-- start of EXERCISE DATA --

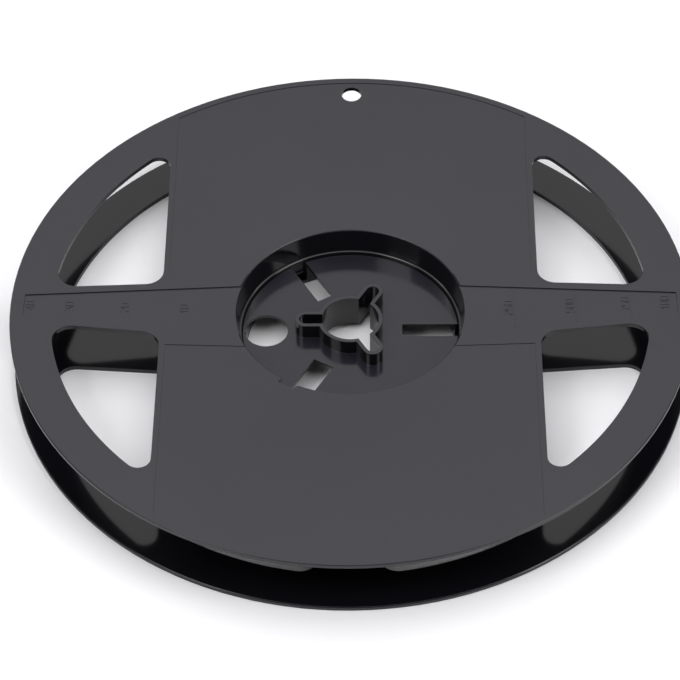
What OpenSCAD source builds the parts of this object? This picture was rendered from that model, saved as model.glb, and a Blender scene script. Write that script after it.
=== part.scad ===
// Seven inch reel for 12 mm component tape, snapped together from two moulded halves.
// The reel lies on its back half: Z is the winding axis, and the scale bands run along X.

/* [Flanges] */
// Diameter over the rims of both flanges
flange_d = 178; // [170:0.5:180]
// Wall thickness of both flanges
flange_t = 1.3; // [1:0.1:1.6]
// Height of the reel over both rims
reel_h = 17.4; // [16.8:0.1:18.4]
// How far the front flange dips from its rim down to the hub opening
front_dip = 2.4; // [0.5:0.1:2.6]
// Chamfer along the rims
edge_break = 0.2; // [0.1:0.05:0.4]

/* [Windows] */
// Radius of the outer arc of every window
window_r = 78.4; // [74:0.1:80]
// Distance of the straight inner edge of the front windows from the Y axis
window_x = 49.5; // [46:0.5:54]
// Half width of a spoke where it leaves the straight inner edge of a window
spoke_half_w = 9; // [7:0.1:11]
// Angle by which each edge of a spoke closes in towards the rim
spoke_taper = 4.5; // [0:0.5:6]
// Radius of the window corner between spoke and rim
rim_corner_r = 5; // [3:0.5:7]
// Radius of the window corner between spoke and straight edge
hub_corner_r = 5; // [3:0.5:7]
// Radius of the pointed window corner
tip_corner_r = 3.2; // [2:0.1:4]
// Radius of the ring between core and windows of the back flange
back_ring_r = 40; // [35:1:48]

/* [Scale bands and label panels] */
// Depth of the scale bands below the face
band_depth = 0.3; // [0.1:0.05:0.4]
// Half width of a scale band at the hub opening
band_hub_half_w = 8.8; // [7:0.1:9]
// Half width of a scale band at its outer end
band_rim_half_w = 3.6; // [3:0.1:6]
// Radius at which the scale bands end
band_reach = 85.5; // [80:0.5:87]
// Depth of the label panels below the face
panel_depth = 0.15; // [0.1:0.05:0.3]
// Half width of a label panel
panel_half_w = 48; // [44:0.5:49]
// Distance from the X axis to the straight edge of a label panel
panel_y = 13.2; // [11:0.1:16]
// Radius of the outer arc of a label panel
panel_r = 87; // [84:0.5:88]
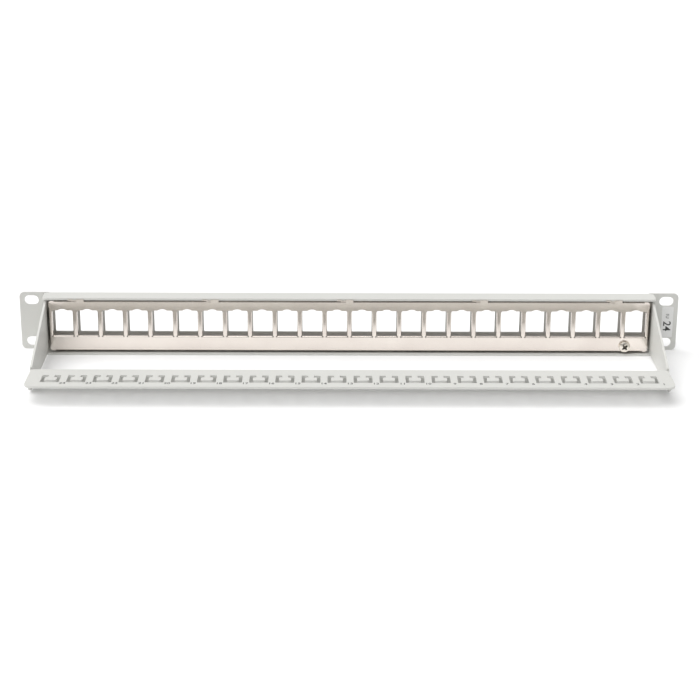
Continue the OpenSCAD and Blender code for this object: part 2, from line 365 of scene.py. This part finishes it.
# Generic size marks on the label, a quarter turn clockwise: (text, height, rise).
label_middle = (label_low + label_high) / 2
printed("label_marks", [
    (text, height,
     facing(Vector((label_middle.x, label_high.y, label_middle.z + rise)), -Z_AXIS, -X_AXIS))
    for text, height, rise in LABEL_MARKS])


# -------------------------------------------------------------- floor, lights

def make_floor():
    work = bmesh.new()
    bmesh.ops.create_grid(work, x_segments=1, y_segments=1, size=FLOOR_HALF)
    mesh = bpy.data.meshes.new("floor")
    work.to_mesh(mesh)
    work.free()
    floor = bpy.data.objects.new("floor", mesh)
    floor.location.z = panel_low.z
    bpy.context.scene.collection.objects.link(floor)
    material, _, shader = new_material("floor_white")
    shader.inputs["Base Color"].default_value = (FLOOR_WHITE, FLOOR_WHITE, FLOOR_WHITE, 1)
    shader.inputs["Roughness"].default_value = 0.9
    shader.inputs["Specular IOR Level"].default_value = 0.1
    shader.inputs["Emission Color"].default_value = (1, 1, 1, 1)
    shader.inputs["Emission Strength"].default_value = FLOOR_GLOW
    mesh.materials.append(material)


def make_sky():
    """A grey world whose strength is a sum of ramps along the directions' axes."""
    world = bpy.data.worlds.new("studio")
    bpy.context.scene.world = world
    world.use_nodes = True
    tree = world.node_tree
    background = tree.nodes["Background"]
    background.inputs["Color"].default_value = (1, 1, 1, 1)
    coordinates = tree.nodes.new("ShaderNodeTexCoord")
    axes = tree.nodes.new("ShaderNodeSeparateXYZ")
    tree.links.new(coordinates.outputs["Generated"], axes.inputs["Vector"])
    total = map_range(tree, axes.outputs["Z"], 0.12, 0.20, HORIZON, 0)
    for axis, start, end, low, high in (
            ("Z", 0.15, 0.75, SKY_LOW, SKY_LOW + SKY_OVERHEAD),
            ("Y", 0.2, -0.6, 0, SKY_BEYOND),
            ("X", 0, -0.8, 0, SKY_PORT_1_SIDE)):
        rise = map_range(tree, axes.outputs[axis], start, end, low, high)
        total = combine(tree, "ShaderNodeMath", "ADD", total, rise).outputs["Value"]
    tree.links.new(total, background.inputs["Strength"])


def make_sun():
    light = bpy.data.lights.new("key", "SUN")
    light.energy = SUN_STRENGTH
    light.angle = math.radians(SUN_SOFTNESS)
    key = bpy.data.objects.new("key", light)
    key.rotation_mode = "QUATERNION"
    key.rotation_quaternion = SUN_FROM.to_track_quat("Z", "Y")
    bpy.context.scene.collection.objects.link(key)


def make_camera():
    azimuth, elevation = math.radians(CAMERA_AZIMUTH), math.radians(CAMERA_ELEVATION)
    place = CAMERA_DISTANCE * Vector((
        math.sin(azimuth) * math.cos(elevation),
        math.cos(azimuth) * math.cos(elevation),
        math.sin(elevation)))
    data = bpy.data.cameras.new("camera")
    data.lens = LENS_MM
    data.sensor_width = SENSOR_MM
    camera = bpy.data.objects.new("camera", data)
    camera.location = place
    camera.rotation_mode = "QUATERNION"
    roll = Quaternion(Z_AXIS, math.radians(CAMERA_ROLL))
    camera.rotation_quaternion = (CAMERA_AIM - place).to_track_quat("-Z", "Y") @ roll
    bpy.context.scene.collection.objects.link(camera)
    bpy.context.scene.camera = camera


make_floor()
make_sky()
make_sun()
make_camera()
bpy.context.scene.view_settings.view_transform = "Standard"
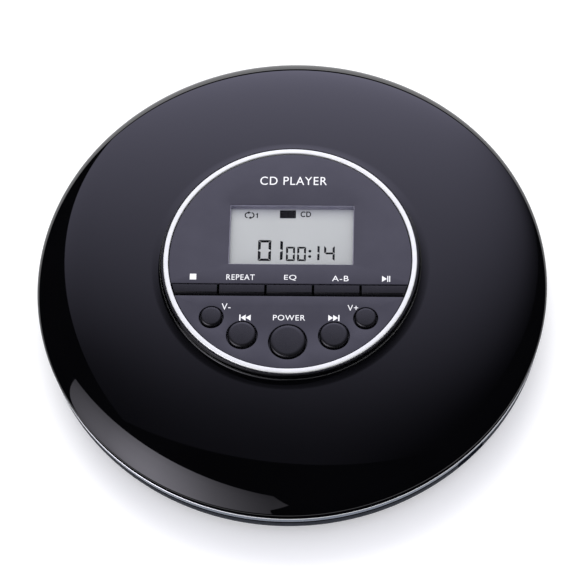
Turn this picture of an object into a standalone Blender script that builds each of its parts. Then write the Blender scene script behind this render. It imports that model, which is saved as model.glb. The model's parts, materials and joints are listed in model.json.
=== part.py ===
"""Portable CD player: a round case with a hinged lid, a control pod in the lid and a disc mechanism.

Lengths below are in millimetres and become metres when a mesh is made. The origin is on the
surface that the player stands on, under the middle of the case. +Z is up and -Y is the front.
"""

import math

import bmesh
import bpy
from mathutils import Matrix, Vector

MM = 0.001

# Turned outlines
SIDES = 48  # sides of the large turned pieces
SMALL_SIDES = 16  # sides of buttons, screws and other small round pieces
LID_RADIUS = 70.0
LID_EDGE_Z = 14.5  # underside of the lid's edge
DOME_FOOT_Z = 14.9
DOME_RISE = 12.14
DOME_SPREAD = 2.4
DOME_ROUNDING = 1.4
LID_WALL = 1.6
COLLAR_RADIUS = 34.55
LEDGE_RADIUS = 31.2
LEDGE_Z = 26.2

# Control pod
RING_OUTER = 34.36
RING_INNER = 33.0
RING_TOP_Z = 28.0
PANEL_RADIUS = 32.8
PANEL_TOP_Z = 27.7
PANEL_UNDER_Z = 26.5
UPPER_PANEL_EDGE_Y = -7.5
LOWER_PANEL_EDGE_Y = -11.3
WINDOW_CENTRE = (0.2, 7.6)
WINDOW_SIZE = (33.9, 18.4)
KEY_PITCH = 12.8
KEY_GAP = 0.6
KEY_BACK_Y = -7.7
KEY_FRONT_Y = -10.8
KEY_NAMES = ("key_stop", "key_repeat", "key_eq", "key_ab", "key_play")
BUTTONS = {  # name: (x, y, radius of the cap)
    "button_volume_down": (-20.7, -17.8, 2.95),
    "button_previous": (-12.3, -23.1, 3.85),
    "button_power": (0.0, -25.0, 4.85),
    "button_next": (12.3, -23.1, 3.85),
    "button_volume_up": (20.7, -17.8, 2.95),
}
BUTTON_PLAY = 0.3  # gap round each cap
BUTTON_TOP_Z = 28.5
STEM_RADIUS = 1.5
STEM_UNDER_Z = 24.2
BOARD_RADIUS = 29.9
POD_SCREW_RADIUS = 31.8
POD_SCREW_ANGLES = (90.0, 210.0, 330.0)
COVER_Z = (19.9, 20.9)

# Hinge and latch
HINGE_Y = 68.3
HINGE_Z = 14.35
HINGE_BARREL_RADIUS = 1.0
HINGE_BORE_RADIUS = 0.55
HINGE_PIN_RADIUS = 0.48
LATCH_ANGLE = -45.0  # the release button's direction from the middle

# Lower case and deck
CASE_WALL_RADIUS = 67.4  # at the bottom of the groove for the band
CASE_OUTER_RADIUS = 69.4
CASE_INNER_RADIUS = 66.1
BAND_INNER = 67.7
BAND_OUTER = 69.5
BAND_Z = (9.95, 12.6)
BAND_GAP = 0.3  # between the band and the two edges of its groove
CASE_TOP_Z = 14.2
FLOOR_Z = (1.0, 2.4)
DECK_Z = (12.4, 13.4)
DECK_RIM_Z = 14.2
HUB_OPENING_RADIUS = 16.0
FOOT_CIRCLE = 52.0
FOOT_RADIUS = 4.5
FOOT_ANGLES = (45.0, 135.0, 225.0, 315.0)
CASE_SCREW_CIRCLE = 57.0
CASE_SCREW_ANGLES = (60.0, 120.0, 240.0, 300.0)
HOLD_ANGLE = 32.0
JACK_Y = 14.0
JACK_Z = 7.9

# Disc mechanism
SEAT_Z = 15.6  # the turntable's top face, which the disc lies on
PLATE_Z = (10.6, 11.4)
DAMPERS = ((-18.0, 12.0), (27.0, -37.0), (-19.0, -44.0))
LENS_START_Y = -24.5
SLED_TRAVEL = 33.0
TURRET_RADIUS = 4.2
ROD_X = 11.5
ROD_Z = 7.8
ROD_RADIUS = 1.0
SLED_HALF_WIDTH = 13.6
SLED_Z = (5.4, 10.2)
RACK_LINE_X = 18.5
RACK_MODULE = 0.5
GEAR_SMALL_TEETH = 12
GEAR_BIG_TEETH = 30
PINION_TEETH = 10
STAGE_MODULE = 0.4
GEAR_CENTRE = (RACK_LINE_X + RACK_MODULE * GEAR_SMALL_TEETH / 2, -26.0)
PINION_ANGLE = 50.0
PINION_DISTANCE = STAGE_MODULE * (GEAR_BIG_TEETH + PINION_TEETH) / 2
BACKLASH = 0.12
PRESSURE_ANGLE = math.radians(20)


def clear_scene():
    for obj in list(bpy.data.objects):
        bpy.data.objects.remove(obj, do_unlink=True)


def material(name, color, roughness, metallic=0.0):
    made = bpy.data.materials.get(name) or bpy.data.materials.new(name)
    made.use_nodes = True
    made.diffuse_color = (*color, 1.0)
    shader = made.node_tree.nodes["Principled BSDF"]
    shader.inputs["Base Color"].default_value = (*color, 1.0)
    shader.inputs["Roughness"].default_value = roughness
    shader.inputs["Metallic"].default_value = metallic
    return made


def add_object(name, mesh_maker, paint=None, origin=(0.0, 0.0, 0.0)):
    """Makes an object from a bmesh in millimetres. Its origin is the given point."""
    mesh_maker.normal_update()
    bmesh.ops.recalc_face_normals(mesh_maker, faces=mesh_maker.faces)
    bmesh.ops.translate(mesh_maker, vec=-Vector(origin), verts=mesh_maker.verts)
    bmesh.ops.scale(mesh_maker, vec=(MM, MM, MM), verts=mesh_maker.verts)
    mesh = bpy.data.meshes.new(name)
    mesh_maker.to_mesh(mesh)
    mesh_maker.free()
    obj = bpy.data.objects.new(name, mesh)
    obj.location = Vector(origin) * MM
    bpy.context.scene.collection.objects.link(obj)
    mesh.shade_smooth()
    mesh.set_sharp_from_angle(angle=math.radians(30))
    if paint:
        mesh.materials.append(paint)
    return obj


def turned(profile, centre=(0.0, 0.0), sides=SIDES):
    """A closed profile of (radius, z) points, turned about the vertical line through centre."""
    made = bmesh.new()
    points = [made.verts.new((centre[0] + r, centre[1], z)) for r, z in profile]
    edges = [made.edges.new((points[i - 1], points[i])) for i in range(len(points))]
    bmesh.ops.spin(
        made,
        geom=points + edges,
        cent=(*centre, 0.0),
        axis=(0.0, 0.0, 1.0),
        angle=math.tau,
        steps=sides,
        use_merge=True,
    )
    bmesh.ops.remove_doubles(made, verts=made.verts, dist=1e-5)
    bmesh.ops.dissolve_degenerate(made, dist=1e-6, edges=made.edges)
    on_axis = [e for e in made.edges if not e.link_faces]
    bmesh.ops.delete(made, geom=on_axis, context="EDGES")
    return made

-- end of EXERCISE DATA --

▶ [YOUR OBJECTIVE] Transcribe exactly, and only, the lines beginning at the line containing "Turn this picture" and ending at the line containing "a disc mechanism.", both inclusive.

▶ [EXERCISE OUTPUT]
Turn this picture of an object into a standalone Blender script that builds each of its parts. Then write the Blender scene script behind this render. It imports that model, which is saved as model.glb. The model's parts, materials and joints are listed in model.json.
=== part.py ===
"""Portable CD player: a round case with a hinged lid, a control pod in the lid and a disc mechanism.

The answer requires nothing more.